The scientists now think that marine sediments underlie El Hierro. Magma tunneling upward through the volcano picked up the carbonate rocks on its journey to the surface. The fossils are microscopic, single-celled marine creatures called coccolithophores, a type of phytoplankton that floats in the upper ocean. Their shells fall to the seafloor after the creatures die.
Like the rocks dredged up offshore El Hierro, the fossils range widely in age, from 100 million to 2.5 million years old, the researchers reported in a study published Jan. 22 in the journal Scientific Reports and led by Kirsten Zaczek, a graduate student working with Troll.
But the youngest fossils place new age limits on when El Hierro volcano formed, according to the study. The researchers think the 2.5-million-year-old fossils were present on the seafloor before the volcano began to grow. And the marine sediments offer a new way to explain the juxtaposition of dinosaur-age volcanic rocks next to a very young volcano.
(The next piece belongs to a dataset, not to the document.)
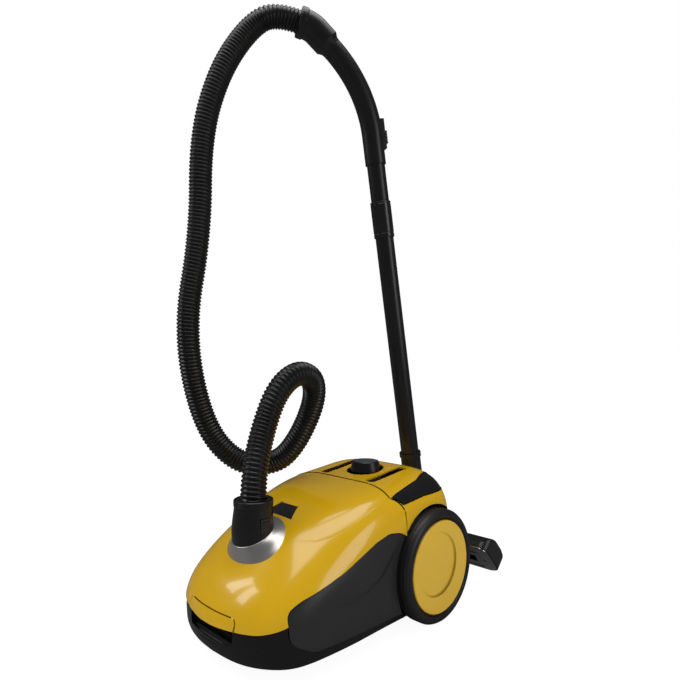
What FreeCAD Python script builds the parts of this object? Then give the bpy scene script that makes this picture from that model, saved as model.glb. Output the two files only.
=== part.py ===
import FreeCAD, Part
import math
import os
import re

import Sketcher
from FreeCAD import Placement, Rotation, Vector

# Sledge vacuum cleaner with its hose, grip, wand and floor nozzle, the wand
# parked upright behind the body. Millimetres, +Z up, nose towards -Y. Lengths
# along Y are given from the middle of the body and moved by frame_shift, so
# that the origin lies on the floor under the middle of the whole object.

os.makedirs("parts", exist_ok=True)
doc = FreeCAD.newDocument("sledge_vacuum")

SIZES = {
    "frame_shift": -61.26,
    # Body shell
    "half_width": 125.0,
    "nose_reach": 199.0,
    "tail_reach": 200.0,
    "deck_height": 220.0,
    "belly_height": 12.0,
    "shell_wall": 3.0,
    "seam_gap": 0.6,
    "seam_y": 53.0,
    "hinge_y": 100.0,
    "hinge_height": 210.6,
    "hinge_x": 84.0,
    "hinge_inner_radius": 52.0,
    "hinge_outer_radius": 57.0,
    "hinge_width": 6.0,
    "hinge_reach": 98.0,
    "guide_reach": 103.0,
    "guide_wall": 3.0,
    "bulkhead_front": 56.5,
    "bulkhead_rear": 59.5,
    "panel_proud": 1.0,
    "panel_depth": 1.6,
    "panel_gap": 0.3,
    "chamber_half_width": 119.0,
    "chamber_floor": 17.0,
    "bay_half_width": 108.0,
    "bay_floor": 20.0,
    "bay_front": 49.0,
    "bay_rear": 190.0,
    "chamber_rear": 41.0,
    # Foot switches
    "switch_foot": 188.4,
    "switch_gap": 0.4,
    "switch_front_gap": 2.6,
    # Rear wheels
    "wheel_y": 127.0,
    "wheel_radius": 86.0,
    "wheel_outer_x": 143.0,
    "tyre_width": 30.0,
    "tyre_depth": 14.0,
    "well_clearance": 4.0,
    "well_x": 111.0,
    "cap_dome": 1.5,
    "cap_radius": 70.0,
    "axle_radius": 4.0,
    "running_gap": 0.05,
    # Front caster
    "caster_y": -135.0,
    "caster_recess_radius": 30.0,
    "caster_roof": 44.0,
    "caster_boss_top": 48.0,
    "caster_trail": 9.0,
    "caster_wheel_radius": 13.0,
    "caster_wheel_width": 15.0,
    "caster_pin_radius": 2.5,
    "fork_wall": 3.0,
    "fork_radius": 24.0,
    "fork_top": 43.7,
    "fork_plate": 3.7,
    # Suction dial
    "dial_y": 109.0,
    "dial_base": 214.6,
    "dial_height": 18.4,
    "dial_radius": 25.7,
    "dial_top_radius": 22.7,
    "dish_radius": 31.0,
    "dish_floor": 213.8,
    "spindle_radius": 3.0,
    # Air slots in the deck
    "slot_x": 51.0,
    "slot_width": 16.0,
    "slot_front": 61.0,
    "slot_rear": 146.0,
    "grille_drop": 4.4,
    "grille_thickness": 4.0,
    # Hose inlet
    "inlet_y": -121.0,
    "inlet_sink": 0.1,
    "inlet_tilt": 24.0,
    "cone_top_radius": 33.5,
    "cone_base_radius": 57.0,
    "cone_rise": 12.0,
    "cone_fall": 26.0,
    "sleeve_radius": 27.0,
    "sleeve_bore": 24.0,
    "connector_radius": 30.5,
    "connector_top_radius": 27.4,
    "connector_top": 199.0,
    "button_drop": 32.5,
    "button_height": 20.0,
    "button_width": 16.0,
    "button_gap": 0.5,
    "cuff_height": 10.0,
    "cuff_radius": 28.2,
    "fit_gap": 0.3,
    # Hose
    "hose_radius": 19.0,
    "hose_root_radius": 17.0,
    "hose_bore": 15.6,
    "hose_start": 204.0,
    # Wand, parked behind the body
    "wand_y": 229.0,
    "wand_z": 245.0,
    "wand_tilt": 10.3,
    "wand_radius": 16.25,
    "wand_wall": 1.6,
    "wand_foot": -70.0,
    "wand_top": 442.0,
    "socket_low": 385.0,
    "socket_top": 449.0,
    "socket_wall": 1.9,
    "neck_radius": 18.2,
    "neck_ring_radius": 19.8,
    "neck_ring_top": -12.0,
    "neck_ring_height": 8.0,
    "neck_foot": -130.0,
    # Grip
    "grip_turn": 30.0,
    "grip_radius": 18.3,
    "grip_stem_radius": 16.0,
    "grip_bore": 14.2,
    "grip_stem_low": 450.0,
    "grip_stem_top": 514.0,
    "grip_straight_top": 562.0,
    "grip_bend_radius": 240.0,
    "grip_bend": 40.0,
    "grip_neck": 34.0,
    "head_bend_radius": 45.0,
    "head_bend": 28.0,
    "head_radius": 23.5,
    "collar_radius": 25.2,
    "collar_length": 12.0,
    "collar_spigot": 20.0,
    "collar_gap": 0.9,
    "collar_seat": 2.0,
    # Floor nozzle, lying against its pivot
    "nozzle_tilt": -46.0,
    "nozzle_half_width": 140.0,
    "nozzle_rear": 14.0,
    "nozzle_front": 94.0,
    "nozzle_top": 19.0,
    "nozzle_sole": -9.0,
    "sole_thickness": 2.2,
    "barrel_radius": 9.0,
    "barrel_half": 14.7,
    "ear_wall": 9.0,
    "nozzle_pin_radius": 3.0,
    # Outlet of the mains cord at the back
    "outlet_x": 56.0,
    "outlet_z": 110.0,
    "outlet_radius": 9.0,
    "outlet_bore": 4.5,
    "outlet_length": 14.5,
    # Motor, reel and filters inside
    "motor_x": -42.0,
    "motor_z": 92.0,
    "motor_radius": 50.0,
    "fan_radius": 46.0,
    "shaft_radius": 4.0,
    "reel_x": 49.0,
    "reel_half": 25.0,
    "reel_radius": 54.0,
    "reel_core": 20.0,
    "reel_y": 118.0,
    "reel_z": 92.0,
    "reel_pin": 5.0,
}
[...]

Troll thinks the marine rocks blanket an ancient volcanic province that formed more than 100 million years ago, long before El Hierro blasted into existence.
The findings add new weight to the mantle plume origin for the islands, because the lava fossils suggest that El Hierro is only 2.5 million years old, and thus the youngest volcano in the volcanic chain, the researchers said.
"The sediment seems to fit between these ancient rocks and the actual activity of El Hierro," Troll said. "It tells us there was an ancient volcanic province that went extinct; then, much, much later, the island of El Hierro formed."
Mind the gap
However, the study is unlikely to have a significant impact on current thinking about the origin of the Canary Islands, said Paul van den Bogaard, a geochemist at the GEOMAR Helmholtz Center for Ocean Research in Kiel, Germany. "El Hierro-South Hierro Ridge has a proven volcanic eruption record ranging from the Early Cretaceous [Period] to the Quaternary [Period]," Van den Bogaard said in an email. "It looks to me like they are making a mountain out of a mole hill, or a seamount out of a coccolithophore, so to speak."
Troll and his students are now collecting similar lava fossils from other Canary Island volcanoes, to document whether the chain becomes younger toward the west. If the plume model is correct, scientists can start to predict how El Hierro volcano will behave in the future, Troll said.
"It will grow up and become an adult, like any other member of its family," he said.